2. Serialisation Errors
The provider changed their payload format. Your JSON unmarshalling panics before you reach the logging line. The request returns a 500 and the provider's retry clock starts ticking.
3. Partial Processing
Your handler processes the webhook, writes to the database, but crashes before sending the acknowledgement. The provider sees a timeout and retries. Now you might process the same event twice — or not at all, depending on your idempotency logic.
4. Slow Endpoints
Your handler takes 25 seconds to respond. The provider's timeout is 15 seconds. From the provider's perspective, the delivery failed. From yours, it succeeded. Your logs say everything is fine. The provider is queueing retries that will create duplicate processing.
The Core Metrics You Should Track
If you're setting up webhook monitoring, these are the metrics that matter:
| Metric | Why It Matters |
|---|---|
| Delivery success rate | Percentage of webhooks that returned 2xx — your primary health indicator |
| Response time (p50, p95, p99) | Slow endpoints trigger provider timeouts, causing false failures |
| Error rate by status code | Distinguishes between your bugs (500) and client issues (4xx) |
| Retry rate | High retry rates mean your primary processing is unreliable |
| Time between failure and detection | The window where you're losing data without knowing it |
| Endpoint availability | Whether your webhook URLs are reachable at all |
How to Implement Webhook Monitoring
There are three general approaches, each with trade-offs.
Approach 1: Build It Yourself
You deploy a reverse proxy in front of your webhook endpoints that logs every request and response. You build a dashboard to visualise success rates and latencies. You wire up PagerDuty or Slack alerts for failures.
Pros: Full control, no external dependencies.
Cons: Significant engineering investment. You need to handle log storage, retention, alerting thresholds, dashboard maintenance, and the proxy's own reliability. Most teams underestimate this — you're essentially building a second piece of infrastructure that must be more reliable than the thing it's monitoring.
Approach 2: Provider-Side Monitoring
Many webhook providers (Stripe, GitHub, Shopify) offer dashboards showing delivery attempts and failures. You check these periodically.
Pros: No infrastructure to maintain.
Cons: Fragmented view — you're checking a different dashboard for each provider. No unified alerting. No visibility into your handler's internal processing. And you're reactive rather than proactive.
Approach 3: Dedicated Webhook Monitoring
A purpose-built tool that sits between providers and your endpoints, recording every delivery, providing unified dashboards, and alerting on failures across all your integrations in one place.
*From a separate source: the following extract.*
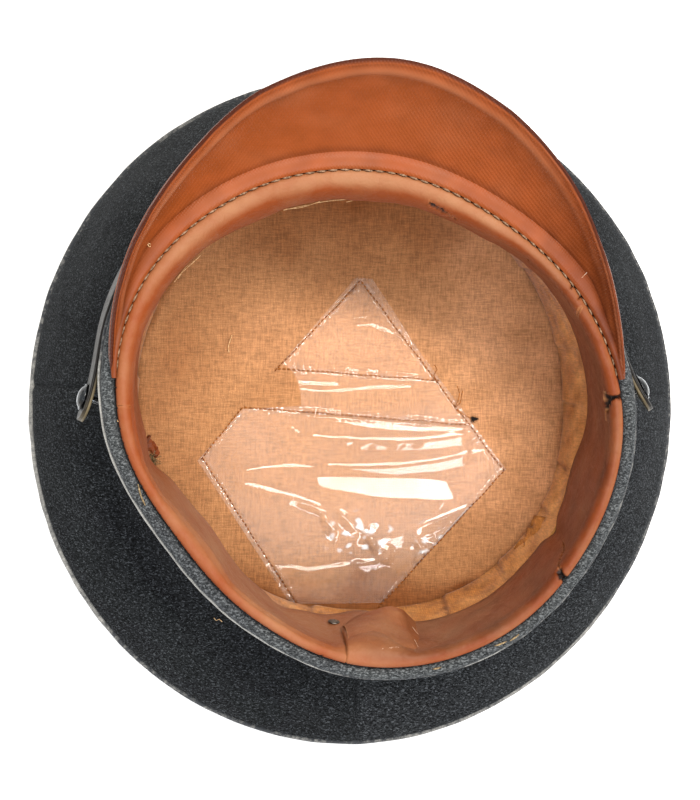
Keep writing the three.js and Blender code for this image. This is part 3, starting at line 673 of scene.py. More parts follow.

This is the approach we took when building [HookWatch](https://hookwatch.dev). The proxy layer captures every webhook before it reaches your application, logs the full request and response cycle, and alerts you within seconds if something goes wrong — regardless of which provider sent it.
What Good Monitoring Looks Like in Practice
Here's a real-world example. You have three webhook integrations: Stripe for payments, GitHub for CI/CD triggers, and a CRM that pushes customer updates.
With proper monitoring, your dashboard shows:
Stripe → 99.8% success rate | p95 latency: 120ms | 0 failures (24h)
GitHub → 99.2% success rate | p95 latency: 340ms | 3 failures (24h)
CRM Updates → 94.1% success rate | p95 latency: 2.1s | 47 failures (24h)
Immediately you can see the CRM integration is struggling. The high latency suggests your handler is doing too much synchronous work, and the 6% failure rate means you're losing roughly 1 in 17 customer updates. Without monitoring, this would manifest as "customers saying their details didn't update" — a support ticket, not an engineering alert.
Monitoring Outbound Webhooks Too
If your application sends webhooks to customers or downstream services, monitoring the outbound side is equally important. You need to track:
- Delivery attempts and outcomes per destination
- Retry exhaustion — when you've given up on delivering to an endpoint
- Endpoint health — which customer endpoints are consistently failing
This is especially critical for B2B SaaS products where webhook delivery is part of your SLA. A customer's endpoint being down is their problem, but if you can't tell them "we attempted delivery 5 times between 14:00 and 14:45 UTC and received 503 each time," you'll have a hard time in that support conversation.
Getting Started
If you don't have webhook monitoring today, start with these steps:
- Inventory your webhook endpoints — list every URL that receives webhooks, which provider sends to it, and what business process depends on it
- Rank by criticality — payment webhooks and auth callbacks are more urgent than marketing analytics
- Add basic health checks — even a simple uptime monitor on your webhook URLs catches the "server is down" failure mode
- Implement structured logging — if you're going the DIY route, log webhook receipt, processing outcome, and response code in a structured format you can query
- Set up alerting — at minimum, get notified when your error rate exceeds a threshold or an endpoint becomes unreachable
For teams that want to skip the build phase and get straight to monitoring, tools like [HookWatch](https://hookwatch.dev) provide this out of the box — webhook proxy, delivery logging, real-time alerting, and a CLI for inspecting events from your terminal.
Conclusion
Webhooks are the connective tissue of modern software. They power payments, CI/CD, notifications, data sync, and dozens of other critical workflows. But their fire-and-forget nature means failures are invisible by default.
Webhook monitoring makes the invisible visible. It turns "we noticed a problem three hours later" into "we were alerted in 30 seconds and had full context to debug." Whether you build it yourself or use a dedicated tool, the investment pays for itself the first time it catches a failure before your customers do.